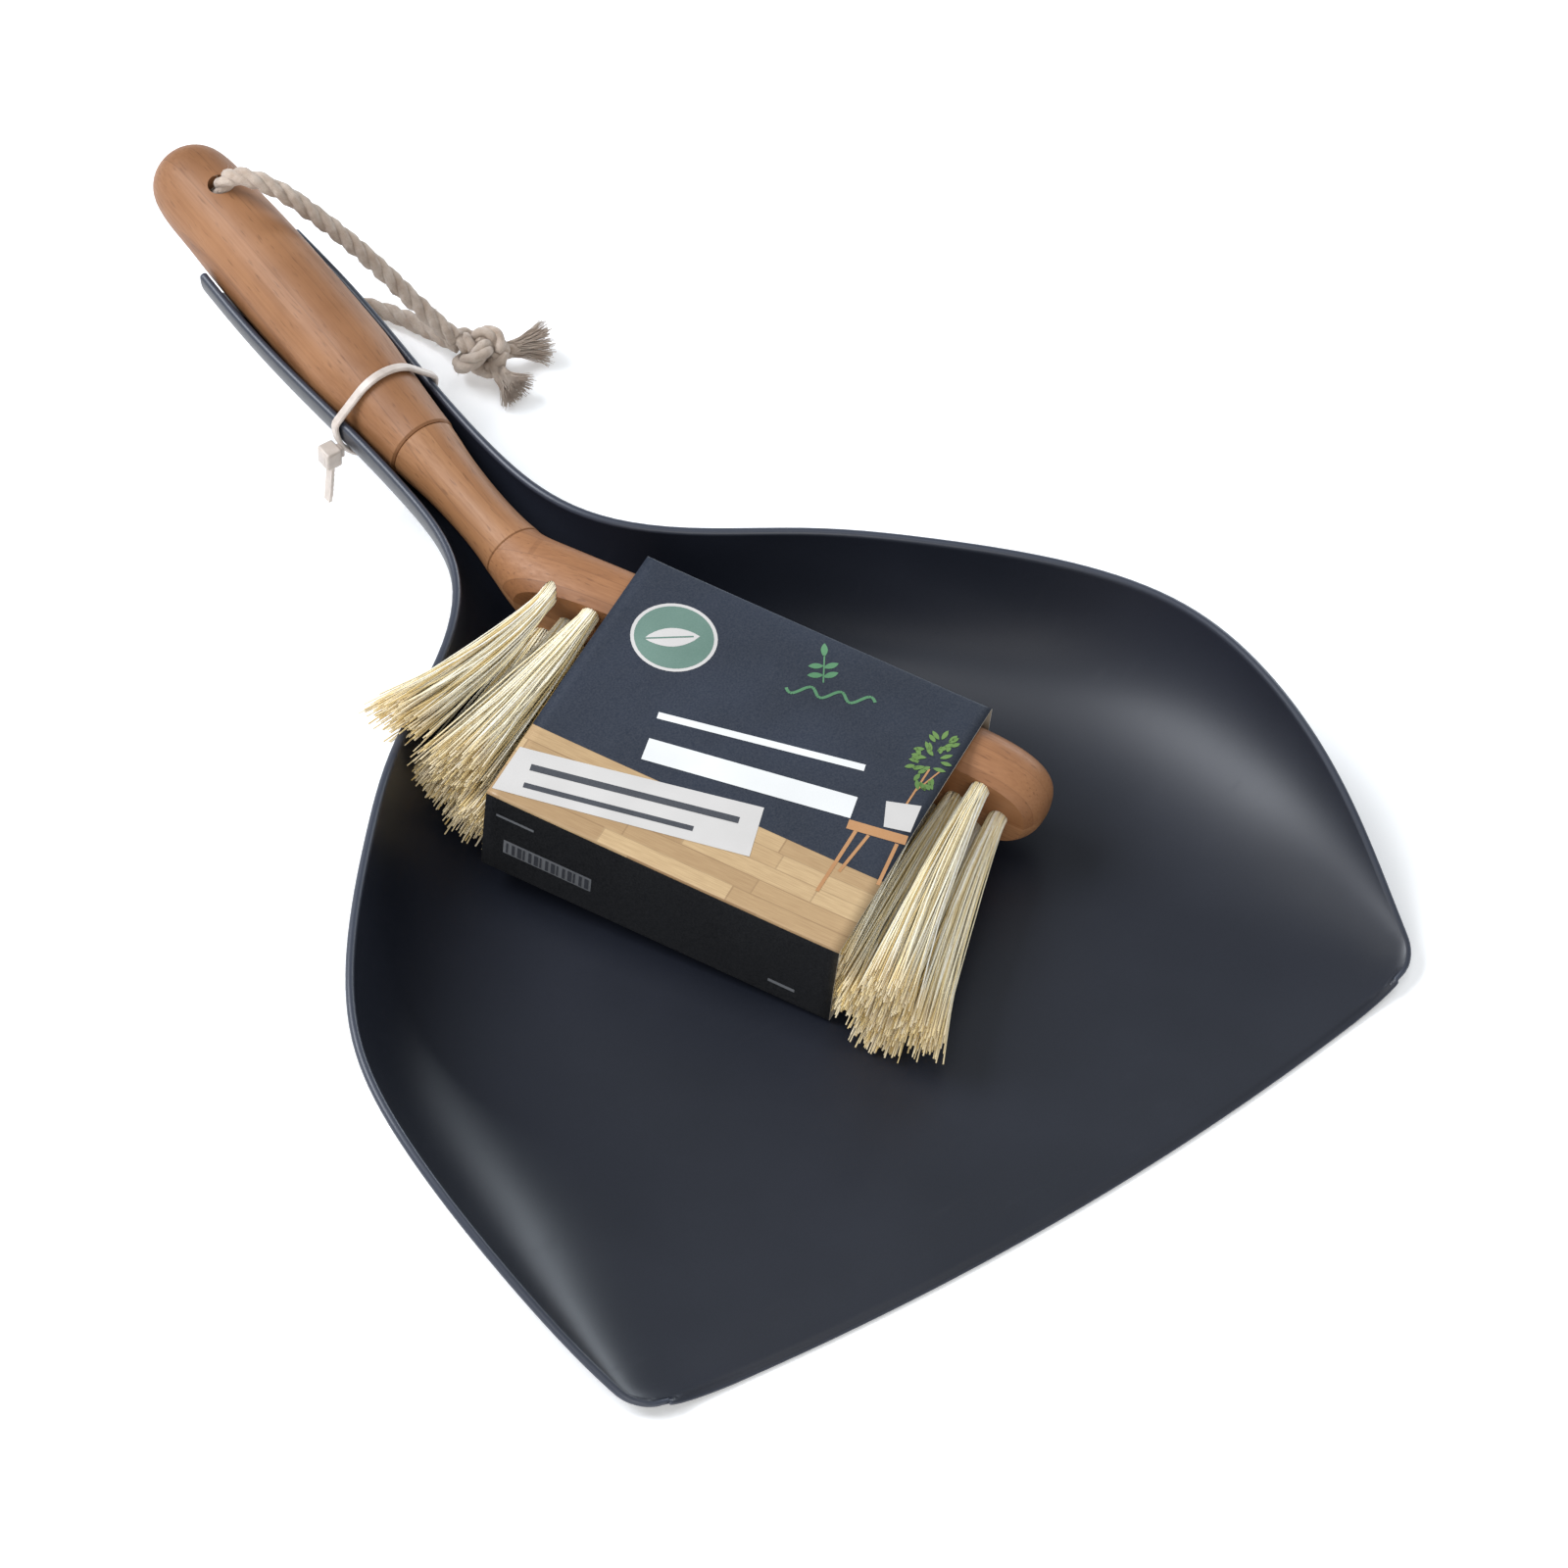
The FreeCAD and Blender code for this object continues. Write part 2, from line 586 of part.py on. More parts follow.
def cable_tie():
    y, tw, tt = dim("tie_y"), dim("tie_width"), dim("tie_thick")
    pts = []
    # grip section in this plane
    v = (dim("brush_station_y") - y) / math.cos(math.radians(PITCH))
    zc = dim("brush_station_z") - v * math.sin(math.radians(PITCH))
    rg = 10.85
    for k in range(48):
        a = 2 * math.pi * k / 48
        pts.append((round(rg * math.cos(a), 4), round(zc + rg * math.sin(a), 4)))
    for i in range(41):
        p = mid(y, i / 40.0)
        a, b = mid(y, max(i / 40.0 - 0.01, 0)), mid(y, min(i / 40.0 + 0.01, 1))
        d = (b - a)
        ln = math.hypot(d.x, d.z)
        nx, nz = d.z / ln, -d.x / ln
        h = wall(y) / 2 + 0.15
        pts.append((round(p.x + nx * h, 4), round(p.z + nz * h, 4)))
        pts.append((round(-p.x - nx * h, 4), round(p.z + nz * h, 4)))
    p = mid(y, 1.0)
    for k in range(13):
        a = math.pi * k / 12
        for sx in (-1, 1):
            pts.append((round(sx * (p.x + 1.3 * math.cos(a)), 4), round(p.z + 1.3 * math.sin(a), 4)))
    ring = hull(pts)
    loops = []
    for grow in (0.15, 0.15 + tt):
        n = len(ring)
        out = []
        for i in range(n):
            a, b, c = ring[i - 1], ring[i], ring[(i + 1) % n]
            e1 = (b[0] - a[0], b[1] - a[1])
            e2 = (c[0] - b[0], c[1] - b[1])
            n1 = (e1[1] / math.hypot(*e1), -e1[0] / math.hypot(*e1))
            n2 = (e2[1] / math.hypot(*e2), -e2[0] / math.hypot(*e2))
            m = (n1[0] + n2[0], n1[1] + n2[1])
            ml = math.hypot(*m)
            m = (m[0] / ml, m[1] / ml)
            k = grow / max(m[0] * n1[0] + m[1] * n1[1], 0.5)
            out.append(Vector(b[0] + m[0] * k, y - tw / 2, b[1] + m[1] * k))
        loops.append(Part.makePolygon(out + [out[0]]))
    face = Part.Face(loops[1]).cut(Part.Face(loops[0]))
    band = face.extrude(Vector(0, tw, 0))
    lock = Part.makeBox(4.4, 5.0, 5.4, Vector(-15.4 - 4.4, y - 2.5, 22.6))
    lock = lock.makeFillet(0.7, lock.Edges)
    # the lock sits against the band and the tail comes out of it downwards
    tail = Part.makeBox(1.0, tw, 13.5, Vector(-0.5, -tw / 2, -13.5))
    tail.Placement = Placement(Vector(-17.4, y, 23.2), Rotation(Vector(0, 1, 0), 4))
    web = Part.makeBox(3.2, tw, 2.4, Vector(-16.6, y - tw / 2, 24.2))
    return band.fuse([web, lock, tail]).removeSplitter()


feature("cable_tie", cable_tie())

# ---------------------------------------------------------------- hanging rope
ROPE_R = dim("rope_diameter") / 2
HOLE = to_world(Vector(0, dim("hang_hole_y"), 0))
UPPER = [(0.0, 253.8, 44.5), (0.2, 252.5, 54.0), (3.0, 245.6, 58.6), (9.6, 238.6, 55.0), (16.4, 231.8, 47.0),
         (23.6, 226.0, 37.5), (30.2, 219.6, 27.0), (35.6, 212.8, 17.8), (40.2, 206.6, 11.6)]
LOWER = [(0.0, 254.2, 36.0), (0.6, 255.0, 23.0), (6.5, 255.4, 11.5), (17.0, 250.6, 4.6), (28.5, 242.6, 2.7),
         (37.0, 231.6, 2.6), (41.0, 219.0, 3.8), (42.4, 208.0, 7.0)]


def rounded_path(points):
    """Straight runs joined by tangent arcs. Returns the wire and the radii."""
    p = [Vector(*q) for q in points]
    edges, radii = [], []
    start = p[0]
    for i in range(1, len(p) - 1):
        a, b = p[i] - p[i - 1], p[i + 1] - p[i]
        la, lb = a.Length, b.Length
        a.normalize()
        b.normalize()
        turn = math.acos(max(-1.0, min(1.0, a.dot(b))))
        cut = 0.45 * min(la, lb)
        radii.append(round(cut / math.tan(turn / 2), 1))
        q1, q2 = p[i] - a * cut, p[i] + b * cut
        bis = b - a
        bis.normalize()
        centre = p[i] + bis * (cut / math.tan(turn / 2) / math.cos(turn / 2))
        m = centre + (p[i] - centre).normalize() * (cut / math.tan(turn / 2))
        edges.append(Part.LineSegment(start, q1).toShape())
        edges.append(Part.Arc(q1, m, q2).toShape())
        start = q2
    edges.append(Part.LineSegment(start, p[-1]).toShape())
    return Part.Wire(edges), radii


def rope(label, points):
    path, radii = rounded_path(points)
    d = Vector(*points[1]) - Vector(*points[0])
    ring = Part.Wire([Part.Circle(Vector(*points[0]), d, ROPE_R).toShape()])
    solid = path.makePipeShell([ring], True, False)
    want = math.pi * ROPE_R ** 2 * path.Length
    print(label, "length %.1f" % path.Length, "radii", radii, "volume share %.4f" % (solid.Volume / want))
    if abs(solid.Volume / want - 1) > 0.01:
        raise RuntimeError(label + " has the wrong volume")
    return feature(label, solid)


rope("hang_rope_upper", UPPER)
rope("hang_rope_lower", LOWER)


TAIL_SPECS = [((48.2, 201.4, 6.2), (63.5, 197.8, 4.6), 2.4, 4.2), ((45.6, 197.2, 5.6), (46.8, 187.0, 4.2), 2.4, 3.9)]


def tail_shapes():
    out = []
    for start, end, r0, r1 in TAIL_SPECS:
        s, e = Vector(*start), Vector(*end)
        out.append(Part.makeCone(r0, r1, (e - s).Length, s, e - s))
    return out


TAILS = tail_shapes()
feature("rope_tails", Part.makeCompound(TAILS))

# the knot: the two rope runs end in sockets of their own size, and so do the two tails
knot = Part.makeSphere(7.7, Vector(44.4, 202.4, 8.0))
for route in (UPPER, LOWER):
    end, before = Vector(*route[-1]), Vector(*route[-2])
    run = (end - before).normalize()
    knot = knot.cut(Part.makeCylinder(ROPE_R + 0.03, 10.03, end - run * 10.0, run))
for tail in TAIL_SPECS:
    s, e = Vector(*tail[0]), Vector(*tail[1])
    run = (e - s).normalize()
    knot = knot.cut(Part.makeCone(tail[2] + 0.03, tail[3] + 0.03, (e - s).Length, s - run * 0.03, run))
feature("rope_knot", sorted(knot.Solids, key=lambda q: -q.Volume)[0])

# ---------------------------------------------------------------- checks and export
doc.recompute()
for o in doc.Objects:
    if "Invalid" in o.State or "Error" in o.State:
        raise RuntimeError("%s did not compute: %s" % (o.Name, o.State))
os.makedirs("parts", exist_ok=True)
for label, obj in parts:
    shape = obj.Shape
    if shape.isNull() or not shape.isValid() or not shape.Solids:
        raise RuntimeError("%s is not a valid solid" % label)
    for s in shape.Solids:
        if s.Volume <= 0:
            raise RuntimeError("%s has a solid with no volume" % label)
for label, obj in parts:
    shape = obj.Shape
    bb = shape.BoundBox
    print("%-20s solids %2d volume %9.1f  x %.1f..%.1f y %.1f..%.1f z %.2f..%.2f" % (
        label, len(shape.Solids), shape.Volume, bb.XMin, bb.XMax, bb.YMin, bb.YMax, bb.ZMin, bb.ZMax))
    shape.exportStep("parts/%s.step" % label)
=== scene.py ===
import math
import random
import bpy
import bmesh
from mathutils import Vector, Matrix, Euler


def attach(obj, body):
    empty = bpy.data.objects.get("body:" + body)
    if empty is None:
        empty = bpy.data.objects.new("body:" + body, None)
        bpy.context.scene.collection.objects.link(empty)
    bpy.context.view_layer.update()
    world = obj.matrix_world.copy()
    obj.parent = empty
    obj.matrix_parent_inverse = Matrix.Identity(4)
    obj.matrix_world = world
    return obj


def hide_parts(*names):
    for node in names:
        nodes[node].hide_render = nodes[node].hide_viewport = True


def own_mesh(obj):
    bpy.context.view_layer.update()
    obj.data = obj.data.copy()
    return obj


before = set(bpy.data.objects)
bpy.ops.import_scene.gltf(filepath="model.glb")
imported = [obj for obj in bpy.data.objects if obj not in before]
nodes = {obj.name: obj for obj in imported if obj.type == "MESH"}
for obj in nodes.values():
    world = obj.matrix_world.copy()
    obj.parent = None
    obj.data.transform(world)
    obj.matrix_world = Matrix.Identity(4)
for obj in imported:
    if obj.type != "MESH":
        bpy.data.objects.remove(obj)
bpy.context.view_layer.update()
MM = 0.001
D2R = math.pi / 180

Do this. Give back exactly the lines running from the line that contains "checks and export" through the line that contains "bpy.data.objects.remove(obj)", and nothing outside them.

Written solution.
# ---------------------------------------------------------------- checks and export
doc.recompute()
for o in doc.Objects:
    if "Invalid" in o.State or "Error" in o.State:
        raise RuntimeError("%s did not compute: %s" % (o.Name, o.State))
os.makedirs("parts", exist_ok=True)
for label, obj in parts:
    shape = obj.Shape
    if shape.isNull() or not shape.isValid() or not shape.Solids:
        raise RuntimeError("%s is not a valid solid" % label)
    for s in shape.Solids:
        if s.Volume <= 0:
            raise RuntimeError("%s has a solid with no volume" % label)
for label, obj in parts:
    shape = obj.Shape
    bb = shape.BoundBox
    print("%-20s solids %2d volume %9.1f  x %.1f..%.1f y %.1f..%.1f z %.2f..%.2f" % (
        label, len(shape.Solids), shape.Volume, bb.XMin, bb.XMax, bb.YMin, bb.YMax, bb.ZMin, bb.ZMax))
    shape.exportStep("parts/%s.step" % label)
=== scene.py ===
import math
import random
import bpy
import bmesh
from mathutils import Vector, Matrix, Euler


def attach(obj, body):
    empty = bpy.data.objects.get("body:" + body)
    if empty is None:
        empty = bpy.data.objects.new("body:" + body, None)
        bpy.context.scene.collection.objects.link(empty)
    bpy.context.view_layer.update()
    world = obj.matrix_world.copy()
    obj.parent = empty
    obj.matrix_parent_inverse = Matrix.Identity(4)
    obj.matrix_world = world
    return obj


def hide_parts(*names):
    for node in names:
        nodes[node].hide_render = nodes[node].hide_viewport = True


def own_mesh(obj):
    bpy.context.view_layer.update()
    obj.data = obj.data.copy()
    return obj


before = set(bpy.data.objects)
bpy.ops.import_scene.gltf(filepath="model.glb")
imported = [obj for obj in bpy.data.objects if obj not in before]
nodes = {obj.name: obj for obj in imported if obj.type == "MESH"}
for obj in nodes.values():
    world = obj.matrix_world.copy()
    obj.parent = None
    obj.data.transform(world)
    obj.matrix_world = Matrix.Identity(4)
for obj in imported:
    if obj.type != "MESH":
        bpy.data.objects.remove(obj)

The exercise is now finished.